I don't know that much about quants, but my understanding is they focus almost exclusively on micro time frames and arbitrage opportunities. There are other automated systems that trade on larger time frames, but those are no different than hand traders, except the executions are done without human error, provided they were programmed correctly. I'm probably wrong, so please correct me. And because the market is a zero sum game, if the big banks are hiring theoretical physicists from mit to help them make money, then someone else has to lose. So my question is who are the losers? Is it always retail traders, more specifically day traders, or are the quants competing against each other, and hand traders are by and large isolated from them.
"hand traders" lol so you think the market is a "zero sum game"? did you know that there's something called "Transaction Cost"?
Hi Spectastic, I suggest you read the excellent book "Broken Markets: How High Frequency Trading and Predatory Practices on Wall Street Are Destroying Investor Confidence and Your Portfolio", by Sal Arnuk. From the cover: "An unrelenting focus on technology, hyper-short-term trading, speed, and volume has eclipsed sanity: markets have been hijacked by high-powered interests at the expense of investors and the entire capital-raising process. A small consortium of players is making billions by skimming and scalping unaware investors -- and, in so doing, they've transformed our markets from the world's envy into a barren wasteland of terror. "
transaction costs aren’t like a rake at the poker table. markets aren’t zero sum because the underlying asset (the economy is generally growing in real terms and there is generally inflation). Trading is just divying up that growth.

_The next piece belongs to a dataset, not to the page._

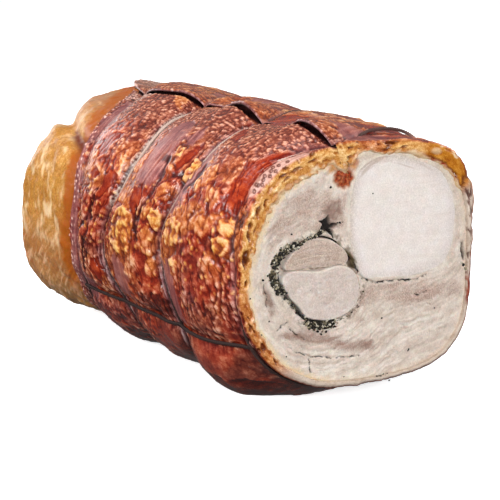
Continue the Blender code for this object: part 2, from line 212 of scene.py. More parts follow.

This idea must apply to really big retail traders who push millions of shares per day. Because other than that, what "investor" gives a damn about their portfolio shares that they sell after 30 years, for a few ticks less than what they wanted. Really, what is the big deal to an "investor"? Example... I buy 100,000 shares of ABC at $1.000000000000 20 years later, I sell 100,000 shares of ABC at $10.00000003 But the NBBO was $10.00000004! OMFG! CHICKEN LITTLE! SQUAWK!
he's saying markets generally go up because of economic growth and devaluation of fiat currency. so over the long run, the market trends up (suggesting positive sum) then someone else brought up transaction cost, which suggests a negative sum game because market makers profit from your bid/ask spread, and quants use their algos to cut in line of the order flow. So who are the quants really competing with? it seems like it's really a battle among the big whales. institutions trading huge lot sizes and need good fills. quants disrupt the order flow and thus it's a war of losing less to slippage. so unless you're trading a really big account on a really small time frame, it seems like quants should be an afterthought for traders.
True, but OP is talking about traders, not investors. So if you are scalping the market 50 times a day or more these predators/thieves will eat a significant portion of your capital, each year. Are you OK with tha
My bad, I was replying to your post... "...markets have been hijacked by high-powered interests at the expense of investors a..." ...but thought I was replying to the OP. Shit, I am getting old, can't follow threads anymore.